# [What needs to be done]
Write out the listing exactly as it is given.

# [Material provided]
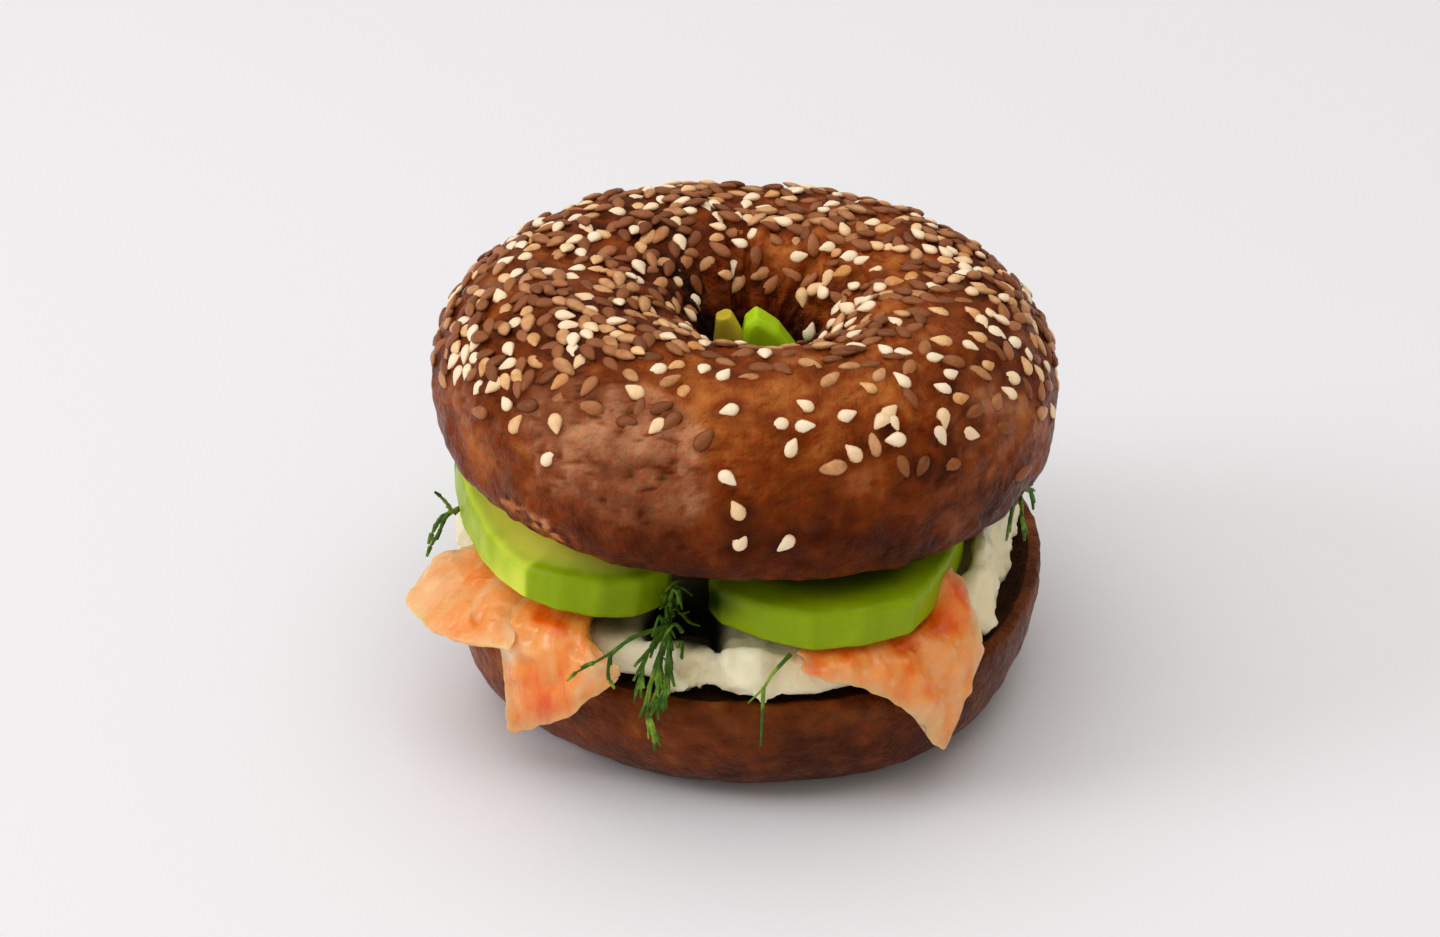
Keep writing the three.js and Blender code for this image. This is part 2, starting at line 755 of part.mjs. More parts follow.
addPiece("avocado_centre", standingPiece(CENTRE_PIECE, 6, 0), FINISH.avocado);
addPiece("avocado_centre_strip", standingPiece(CENTRE_STRIP, 3.8, 0.2), FINISH.avocado);

addPiece("dill_left", makeDillLeft(), FINISH.dill);
addPiece("dill_centre", makeDillCentre(), FINISH.dill);
addPiece("dill_thread", makeDillThread(), FINISH.dill);
addPiece("dill_right", makeDillRight(), FINISH.dill);

const crown = addPiece("crown", makeCrown(), FINISH.crust);
crown.position.set(CROWN_ASIDE, 0, CROWN_MIDDLE);
crown.rotation.y = radians(CROWN_TILT);

const box = new THREE.Box3().setFromObject(sandwich, true);
const middle = box.getCenter(new THREE.Vector3());
sandwich.position.set(-middle.x, -middle.y, -box.min.z);

export default sandwich;
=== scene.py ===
# %% [markdown]
# # A seeded dark bagel with smoked salmon, avocado and dill
# From the bottom up the sandwich is a heel of dark bread, a thick spread of cream cheese, slices of smoked
# salmon that hang over the edge, slices of avocado, sprigs of dill, and a crown under a crust of seeds.
# The lesson starts from plain solids of these pieces, which fix every size and place, and dresses each one.

# %% Load the plain solids
import math
import random

import bpy
from mathutils import Matrix, Vector, noise
from mathutils.bvhtree import BVHTree
from mathutils.kdtree import KDTree


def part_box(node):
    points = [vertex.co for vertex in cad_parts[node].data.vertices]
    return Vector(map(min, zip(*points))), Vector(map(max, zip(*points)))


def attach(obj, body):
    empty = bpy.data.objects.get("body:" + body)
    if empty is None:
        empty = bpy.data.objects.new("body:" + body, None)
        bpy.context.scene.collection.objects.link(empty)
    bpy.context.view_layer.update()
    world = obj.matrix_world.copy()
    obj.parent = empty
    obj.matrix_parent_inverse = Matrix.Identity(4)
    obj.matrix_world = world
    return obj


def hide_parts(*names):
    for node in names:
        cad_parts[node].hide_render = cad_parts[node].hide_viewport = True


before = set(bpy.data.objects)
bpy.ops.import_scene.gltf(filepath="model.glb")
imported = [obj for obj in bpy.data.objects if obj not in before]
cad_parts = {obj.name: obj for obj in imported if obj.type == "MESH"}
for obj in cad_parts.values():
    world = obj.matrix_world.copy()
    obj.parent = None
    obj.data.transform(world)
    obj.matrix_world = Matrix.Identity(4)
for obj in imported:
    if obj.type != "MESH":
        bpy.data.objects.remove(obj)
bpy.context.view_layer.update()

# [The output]
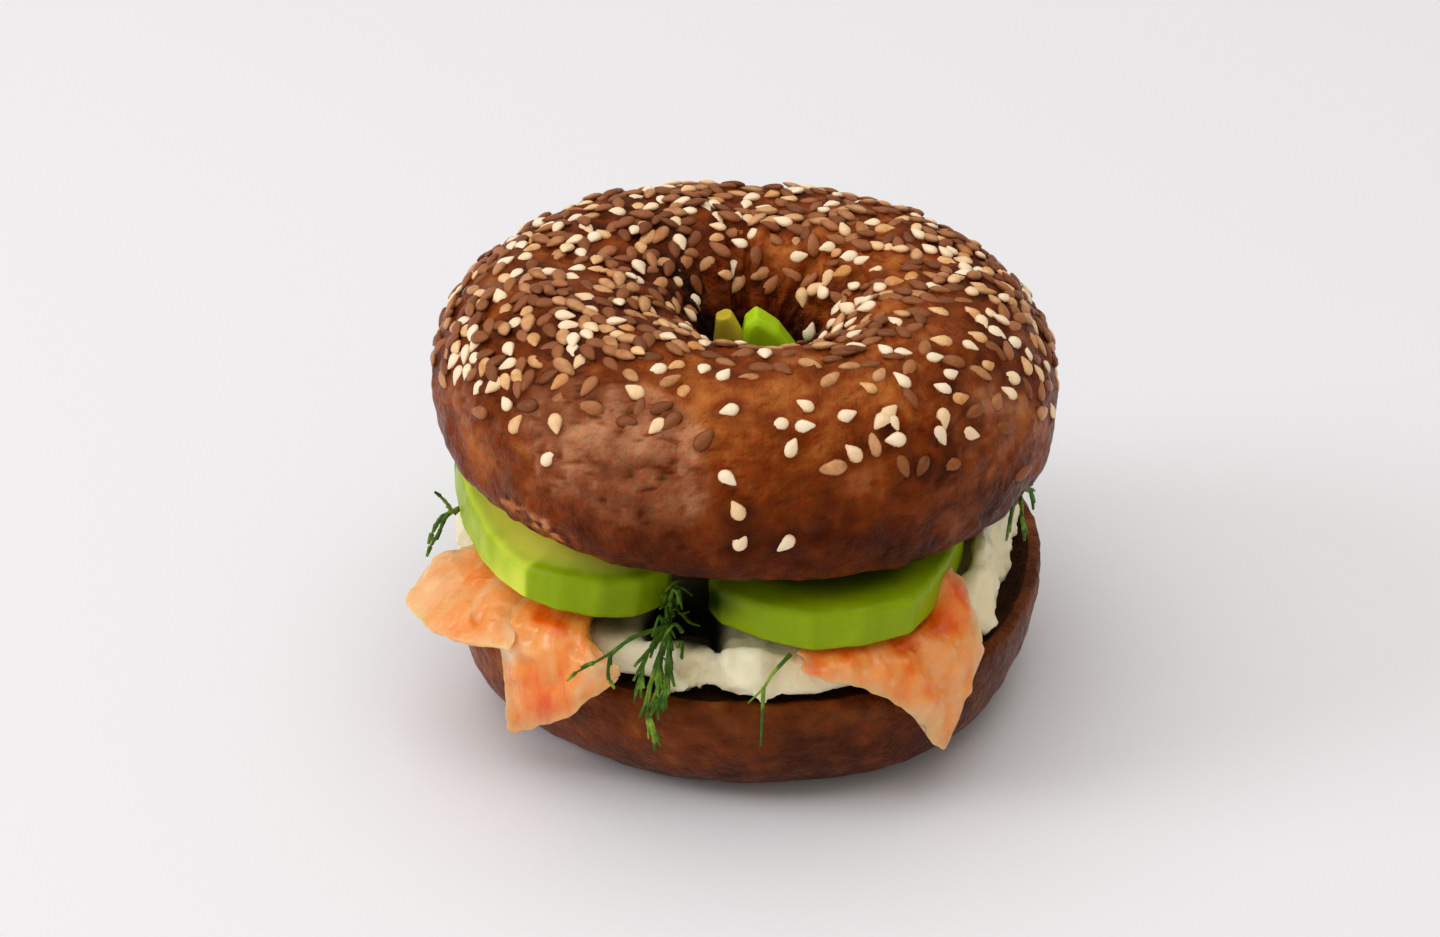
Keep writing the three.js and Blender code for this image. This is part 2, starting at line 755 of part.mjs. More parts follow.
addPiece("avocado_centre", standingPiece(CENTRE_PIECE, 6, 0), FINISH.avocado);
addPiece("avocado_centre_strip", standingPiece(CENTRE_STRIP, 3.8, 0.2), FINISH.avocado);

addPiece("dill_left", makeDillLeft(), FINISH.dill);
addPiece("dill_centre", makeDillCentre(), FINISH.dill);
addPiece("dill_thread", makeDillThread(), FINISH.dill);
addPiece("dill_right", makeDillRight(), FINISH.dill);

const crown = addPiece("crown", makeCrown(), FINISH.crust);
crown.position.set(CROWN_ASIDE, 0, CROWN_MIDDLE);
crown.rotation.y = radians(CROWN_TILT);

const box = new THREE.Box3().setFromObject(sandwich, true);
const middle = box.getCenter(new THREE.Vector3());
sandwich.position.set(-middle.x, -middle.y, -box.min.z);

export default sandwich;
=== scene.py ===
# %% [markdown]
# # A seeded dark bagel with smoked salmon, avocado and dill
# From the bottom up the sandwich is a heel of dark bread, a thick spread of cream cheese, slices of smoked
# salmon that hang over the edge, slices of avocado, sprigs of dill, and a crown under a crust of seeds.
# The lesson starts from plain solids of these pieces, which fix every size and place, and dresses each one.

# %% Load the plain solids
import math
import random

import bpy
from mathutils import Matrix, Vector, noise
from mathutils.bvhtree import BVHTree
from mathutils.kdtree import KDTree


def part_box(node):
    points = [vertex.co for vertex in cad_parts[node].data.vertices]
    return Vector(map(min, zip(*points))), Vector(map(max, zip(*points)))


def attach(obj, body):
    empty = bpy.data.objects.get("body:" + body)
    if empty is None:
        empty = bpy.data.objects.new("body:" + body, None)
        bpy.context.scene.collection.objects.link(empty)
    bpy.context.view_layer.update()
    world = obj.matrix_world.copy()
    obj.parent = empty
    obj.matrix_parent_inverse = Matrix.Identity(4)
    obj.matrix_world = world
    return obj


def hide_parts(*names):
    for node in names:
        cad_parts[node].hide_render = cad_parts[node].hide_viewport = True


before = set(bpy.data.objects)
bpy.ops.import_scene.gltf(filepath="model.glb")
imported = [obj for obj in bpy.data.objects if obj not in before]
cad_parts = {obj.name: obj for obj in imported if obj.type == "MESH"}
for obj in cad_parts.values():
    world = obj.matrix_world.copy()
    obj.parent = None
    obj.data.transform(world)
    obj.matrix_world = Matrix.Identity(4)
for obj in imported:
    if obj.type != "MESH":
        bpy.data.objects.remove(obj)
bpy.context.view_layer.update()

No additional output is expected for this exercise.